The party has written to the parliamentary standards commissioner after the Sunday Times reported Canadian businessman Sam Blyth, a distant cousin, had agreed to act as a guarantor for a credit facility for Johnson.

Blyth is a friend of Stanley Johnson, Boris’s father. Their mothers are believed to be cousins. The 67-year-old was considered for the position of chief executive of the British Council, the body that represents the UK’s international cultural relations and educational opportunities, but the body decided against hiring him.

The Sunday Times said that Johnson needed the financial help despite earning £164,000-a-year in Downing Street. An anonymous source said Johnson was on the verge of “going broke”, and had lost substantial earnings, including his column in the Daily Telegraph, when he became prime minister.

A spokesperson for Johnson rejected any suggestion that a conflict of interest or a breach of the MPs’ code of conduct existed, adding that he made all the “necessary declarations he was required to make”.

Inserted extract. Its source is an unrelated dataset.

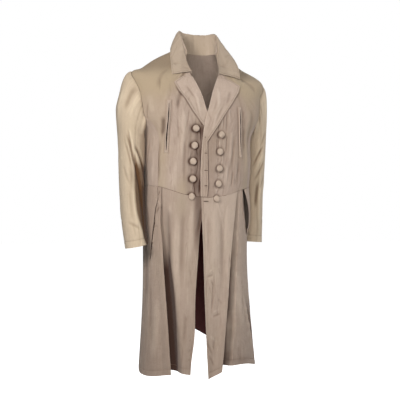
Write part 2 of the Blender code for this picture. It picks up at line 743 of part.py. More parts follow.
def build_lapel(side, name):
    """A lapel lies on its front from the roll line out to its own edge."""
    outer_table = LAPEL_LEFT_OUTER if side > 0 else LAPEL_RIGHT_OUTER
    inner_table = FRONT_EDGE_LEFT if side > 0 else FRONT_EDGE_RIGHT
    heights = np.array(column(outer_table, "height"))
    rows = []
    for first, second in zip(heights[:-1], heights[1:]):
        rows.extend(np.linspace(first, second, 3)[:-1])
    rows = np.array(rows + [heights[-1]])
    outer_x = np.interp(-rows, -heights, column(outer_table, "x"))
    inner_x = lookup(inner_table, "height", "x", rows)
    if side < 0:
        inner_x = np.minimum(inner_x, lookup(FRONT_EDGE_LEFT, "height", "x", rows) - 0.0015)
    share = np.linspace(0, 1, 6)
    height = np.repeat(rows[:, None], len(share), axis=1)
    x = inner_x[:, None] + (outer_x - inner_x)[:, None] * share[None, :]
    angle = angle_of(x, height)
    lift = LAYER + 0.0012 * np.sin(np.pi * share)[None, :] * (height > -0.34)
    offset = lap_offset(angle, side) + lift
    if side > 0:
        add_panel(name, angle[::-1], height[::-1], offset[::-1], CLOTH)
    else:
        add_panel(name, angle[::-1, ::-1], height[::-1, ::-1], offset[::-1, ::-1], CLOTH)


def collar_line(prefix, turn):
    parts = [lookup(COLLAR_STATIONS, "turn", f"{prefix}_{axis}", turn) for axis in "xyz"]
    return np.stack(parts, axis=-1) + np.array([CENTRE_X, 0, 0])


def neck_line(turn):
    """The collar's seam: just inside the fronts' neckline, and just above the back's."""
    height = lookup(COLLAR_STATIONS, "turn", "neck_height", turn)
    angle = lookup(COLLAR_STATIONS, "turn", "neck_angle", turn)
    neckline = lookup(NECKLINE, "height", "angle", height) - COLLAR_SEAM_TURN
    angle = np.where(height < NECK_HEIGHT, np.minimum(angle, neckline), angle)
    return body(angle, height)


def build_collar():
    """The stand rises from the neckline, turns over the fold and falls to the outer edge."""
    turn = np.linspace(-1, 1, 27)
    place = np.abs(turn)
    neck, fold, edge = neck_line(place), collar_line("fold", place), collar_line("edge", place)
    for line in (neck, fold, edge):
        line[turn < 0, 0] = 2 * CENTRE_X - line[turn < 0, 0]
    outward = unit((edge - fold) * np.array([1, 1, 0]))
    top_gap = 0.0030 + 0.0030 * (1 - place[:, None])
    rise = COLLAR_FOLD_RISE * np.array([0, 0, 1.0])
    rows = [neck + (fold - neck) * share for share in (0.0, 0.35, 0.7, 1.0)]
    rows.append(fold + rise * 0.8 + outward * top_gap * 0.35)
    rows.append(fold + rise + outward * top_gap)
    hang = fold + outward * top_gap * 1.9
    for share in (0.0, 0.22, 0.48, 0.75, 1.0):
        bulge = 0.004 * np.sin(np.pi * share)
        rows.append(hang + (edge - hang) * share + outward * bulge)
    points = np.stack(rows)
    faces = grid_faces(*points.shape[:2])
    add_sheet("collar", points.reshape(-1, 3), faces[:, ::-1], CLOTH)


def armhole_loop():
    """The armhole's points round the wearer's left arm, from the shoulder tip forwards."""
    rows = front_rows()
    front = rows[(rows >= CHEST_HEIGHT - 1e-6) & (rows <= SHOULDER_TIP_HEIGHT + 1e-6)][::-1]
    front_points = body(lookup(ARMHOLE_FRONT, "height", "angle", front), front)
    angle, height = side_grid()
    side_points = body(angle[-1], height[-1])
    rows = back_edge()[0]
    back = rows[(rows >= BACK_ARMHOLE_HEIGHT - 1e-6) & (rows <= SHOULDER_TIP_HEIGHT + 1e-6)]
    back_points = body(lookup(ARMHOLE_BACK, "height", "angle", back), back)
    return np.concatenate([front_points, side_points[1:-1], back_points[:-1]])


def sleeve_grid(side):
    """Rings of a sleeve from the armhole to the cuff, on the wearer's left."""
    name = "left" if side > 0 else "right"
    table = SLEEVE_SECTIONS[name]
    loop = armhole_loop()
    steps = np.linalg.norm(np.roll(loop, -1, axis=0) - loop, axis=1)
    around = np.concatenate([[0], np.cumsum(steps)[:-1]]) / steps.sum()
    turn = 2 * np.pi * around
    heights = np.arange(table[0].height, table[-1].height, -SLEEVE_RING_STEP)
    heights = np.append(heights, table[-1].height)
    rings = []
    for height in heights:
        x, y, width, depth = (
            lookup(table, "height", key, height) for key in ("x", "y", "half_width", "half_depth")
        )
        low = ease((table[2].height - height) / (table[2].height - table[-1].height))
        ring = np.stack(
            [
                x + width * np.cos(turn),
                y - depth * np.sin(turn),
                height - CUFF_TILT[name] * low * width * np.cos(turn),
            ],
            axis=-1,
        )
        rings.append(ring)
    first, down = rings[0], unit(rings[1] - rings[0])
    centre = loop.mean(axis=0)
    leave = unit((loop - centre) * np.array([0.9, 0.35, 0.25]) + np.array([0.035, 0, -0.045]))
    reach = np.linalg.norm(first - loop, axis=1)[:, None]
    cap = []
    for share in np.linspace(0, 1, SLEEVE_CAP_RINGS + 1)[:-1]:
        cap.append(
            (2 * share**3 - 3 * share**2 + 1) * loop
            + (share**3 - 2 * share**2 + share) * leave * reach * CAP_FULLNESS[name]
            + (3 * share**2 - 2 * share**3) * first
            + (share**3 - share**2) * down * reach * 0.9
        )
    cap[0] = loop + leave * SEAM_GAP * 1.5
    return np.stack(cap + rings)


def build_sleeve(side):
    """The tube is cut lengthways at its front and back seams into an upper and an under half."""
    word = "left" if side > 0 else "right"
    grid = sleeve_grid(side)
    loop = armhole_loop()
    columns = len(loop)
    lowest = int(np.argmin(loop[:, 2]))
    front_cut = int(np.argmin(np.abs(loop[:lowest, 2] - FRONT_SLEEVE_SEAM_HEIGHT)))
    back_cut = lowest + int(np.argmin(np.abs(loop[lowest:, 2] - BACK_SLEEVE_SEAM_HEIGHT)))
    faces = grid_faces(len(grid), columns, wrap=True)
    normals = point_normals(grid.reshape(-1, 3), faces).reshape(grid.shape)
    under = np.arange(front_cut, back_cut + 1)
    upper = np.arange(back_cut, front_cut + columns + 1) % columns
    for piece, picked in (("upper_sleeve", upper), ("under_sleeve", under)):
        outer = grid[:, picked].copy()
        inner = outer - WALL * normals[:, picked]
        for edge, inside in ((0, 1), (-1, -2)):
            shift = unit(outer[:, inside] - outer[:, edge]) * SEAM_GAP / 2
            outer[:, edge] += shift
            inner[:, edge] += shift
        if side < 0:
            outer = outer[:, ::-1] * np.array([-1, 1, 1])
            inner = inner[:, ::-1] * np.array([-1, 1, 1])
            outer[..., 0] += 2 * CENTRE_X
            inner[..., 0] += 2 * CENTRE_X
        rows, count = outer.shape[:2]
        add_wall(
            f"{piece}_{word}",
            outer.reshape(-1, 3),
            inner.reshape(-1, 3),
            grid_faces(rows, count),
            SLEEVE_CLOTH,
        )


def frame_at(x, height, offset):
    """Where a small trim sits on the front: its place, outward, sideways and upward directions."""
    angle = angle_of(np.array(x), np.array(height))
    centre = body(angle, height, offset)
    outward = ring_normal(np.radians(angle), np.array(height))
    upward = np.array([0, 0, 1.0]) - outward[2] * outward
    upward = unit(upward)
    return centre, outward, np.cross(upward, outward), upward


def build_button(name, x, height, side):
    """A covered button: a domed disc with a rounded rim."""
    nearest = angle_of(np.array(x - BUTTON_RADIUS), np.array(height))
    base = float(lap_offset(nearest, side)) + SEAM_GAP
    centre, outward, across, upward = frame_at(x, height, base)
    profile = [(0.84, 0.0), (1.0, 0.30), (0.88, 0.68), (0.48, 0.94)]
    turn = np.linspace(0, 2 * np.pi, 13)[:-1]
    points = [centre]
    for radius, rise in profile:
        ring = (
            centre
            + BUTTON_RADIUS * radius * (np.cos(turn)[:, None] * across + np.sin(turn)[:, None] * upward)
            + BUTTON_HEIGHT * rise * outward
        )
        points.extend(ring)
    points.append(centre + BUTTON_HEIGHT * outward)
    count = len(turn)
    faces = []
    for k in range(count):
        after = (k + 1) % count
        faces.append((0, 1 + after, 1 + k))
        for ring in range(len(profile) - 1):
            low, high = 1 + ring * count, 1 + (ring + 1) * count
            faces.append((low + k, low + after, high + after, high + k))
        top = 1 + (len(profile) - 1) * count
        faces.append((top + k, top + after, len(points) - 1))
    add_mesh(name, points, faces, BUTTON_CLOTH)


def build_welt(side, name):
    """A narrow frame round the breast slit, lying on the front."""
    welt = WELTS["left" if side > 0 else "right"]
    steps = np.linspace(0, 1, 13)
    line_x = welt.top_x + (welt.end_x - welt.top_x) * steps
    line_height = welt.top_height + (welt.end_height - welt.top_height) * steps
    shares = np.array([-1, -WELT_SLOT / WELT_WIDTH, WELT_SLOT / WELT_WIDTH, 1]) * WELT_WIDTH / 2
    x = line_x[:, None] + shares[None, :]
    height = np.repeat(line_height[:, None], 4, axis=1)
    angle = angle_of(x, height)
    offset = lap_offset(angle, side) + SEAM_GAP + WELT_WALL
    number = np.arange(x.size).reshape(x.shape)
    quads = np.stack([number[:-1, :-1], number[1:, :-1], number[1:, 1:], number[:-1, 1:]], axis=-1)
    keep = np.ones(quads.shape[:2], bool)
    keep[1:-1, 1] = False
    quads = quads[keep]
    used, compact = np.unique(quads, return_inverse=True)
    outer = body(angle, height, offset).reshape(-1, 3)[used]
    inner = body(angle, height, offset - WELT_WALL).reshape(-1, 3)[used]
    add_wall(name, outer, inner, compact.reshape(-1, 4), CLOTH)


def clear_scene():
    for thing in list(bpy.data.objects):
        bpy.data.objects.remove(thing, do_unlink=True)


def main():
    clear_scene()
    for side, word in ((-1, "right"), (1, "left")):
        build_front(side, f"front_bodice_{word}")
        build_side_body(side, f"side_body_{word}")
        build_front_skirt(side, f"front_skirt_{word}")
        build_side_skirt(side, f"side_skirt_{word}")
        build_lapel(side, f"lapel_{word}")
        build_sleeve(side)
        build_welt(side, f"breast_welt_{word}")
        for number, button in enumerate(BUTTON_ROWS[word], start=1):
            build_button(f"button_{word}_{number}", button.x, button.height, side)
    build_back()
    build_back_skirt()
    build_collar()


if __name__ == "__main__":
    main()
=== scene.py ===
"""The look of the duster coat: a long double-breasted skirted coat of washed cotton twill.

Metres, +Z up, the coat faces -Y and the wearer's left is +X. Angles run round the body in degrees
from the middle of the front, positive to the wearer's left. Every panel of the body is a grid of
angle, height and offset: the offset is how far the cloth stands off the plain body form, and it
holds the overlaps, the folds, the seams and the creases. Sleeves, collar and trim have grids of
their own.
"""

import logging
import math
from dataclasses import dataclass, field
from enum import Enum
from typing import Any, Callable, NamedTuple, Sequence
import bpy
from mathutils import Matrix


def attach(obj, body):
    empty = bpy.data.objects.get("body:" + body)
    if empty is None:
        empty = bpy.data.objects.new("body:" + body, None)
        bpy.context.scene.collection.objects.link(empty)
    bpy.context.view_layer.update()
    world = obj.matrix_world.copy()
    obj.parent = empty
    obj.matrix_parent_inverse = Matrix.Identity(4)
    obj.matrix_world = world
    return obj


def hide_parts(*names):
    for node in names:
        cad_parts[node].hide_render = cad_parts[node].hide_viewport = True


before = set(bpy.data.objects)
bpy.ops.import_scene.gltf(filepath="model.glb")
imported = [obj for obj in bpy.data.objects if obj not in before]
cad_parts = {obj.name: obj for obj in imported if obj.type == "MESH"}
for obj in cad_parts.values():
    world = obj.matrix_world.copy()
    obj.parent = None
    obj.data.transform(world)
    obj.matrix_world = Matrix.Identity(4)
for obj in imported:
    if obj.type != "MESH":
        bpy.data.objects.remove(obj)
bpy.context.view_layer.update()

import bpy
import numpy as np

Array = np.ndarray
log = logging.getLogger("duster coat")

CENTRE_X = 0.003
NECK_HEIGHT = 0.004
SHOULDER_TIP_HEIGHT = -0.104
CHEST_HEIGHT = -0.262
BACK_ARMHOLE_HEIGHT = -0.240
UNDERARM_HEIGHT = -0.305
WAIST_ROW_HEIGHT = -0.540
WAIST_FADE_HEIGHT = -0.400
SKIRT_TOP_HEIGHT = -0.530
SKIRT_HEM_HEIGHT = -1.170
SKIRT_LOWEST_HEIGHT = -1.190
SIDE_BACK_ANGLE = 120.0
MEAN_RADIUS = 0.190
CLOTH_WALL = 0.0018
SEAM_GAP = 0.0002
FRONT_WAIST_GAP = 0.0007
SEAM_GAP_ANGLE = 0.010
LAYER = 0.0026
GRID_STEP_FRONT = 0.0028
# Metres round the body for each degree, and the body's radius at the buttons and lapels.
DEGREE_ARC = math.radians(1) * MEAN_RADIUS
FRONT_RADIUS = 0.150
WAIST_SEAM_DIP = 0.0003
STITCH_GROOVE = 0.0005


class Side(Enum):
    """Which half of the coat a piece belongs to, as the wearer has it."""

    RIGHT = -1
    LEFT = 1

    @property
    def word(self) -> str:
        """The side's name as the nodes have it."""
        return self.name.lower()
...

The Labour party’s chair, Anneliese Dodds, has written to the standards commissioner, Daniel Greenberg, saying there should be an urgent investigation. She referenced the MPs’ code of conduct, which says “holders of public office should not place themselves under any financial or other obligation to outside individuals or organisations that might influence them in the performance of their official duties”.

She added that Johnson “may have breached this section by entering into an arrangement whereby he was dependent on the generosity of an individual who was, I understand, at the time standing to be chief executive of the British Council”.

She added: “I’m concerned that, without adequate transparency over this arrangement, it may give the impression that this was a quid pro quo arrangement, something which would fundamentally damage faith in our democratic process.”

She also said that the alleged arrangement was not properly declared.

The revelation came as senior Tory backbencher David Davis used an article in the Independent to warn that allies of Johnson calling for his return were damaging the party.

The former Brexit secretary, who called on Johnson to quit as prime minister last January, said: “Boris is not going to be the electoral asset that his acolytes claim. The continual drumbeat calling for his return is certainly going to fail, but in the process it is corroding the party’s chances at the next election.”

A spokesperson for the former prime minister said: “This is nonsense. There is no conflict of interest or breach of the MPs’ code of conduct. There was never any loan made by Sam Blyth.

“Johnson neither knew about nor in any way assisted Blyth in any application for any public position.

“Johnson made all the necessary declarations he was required to make, for example, in the register of ministers’ interests.

“At all times he acted on the instructions of officials, the cabinet secretary and the independent adviser on ministerial interests, as the Cabinet Office has confirmed.”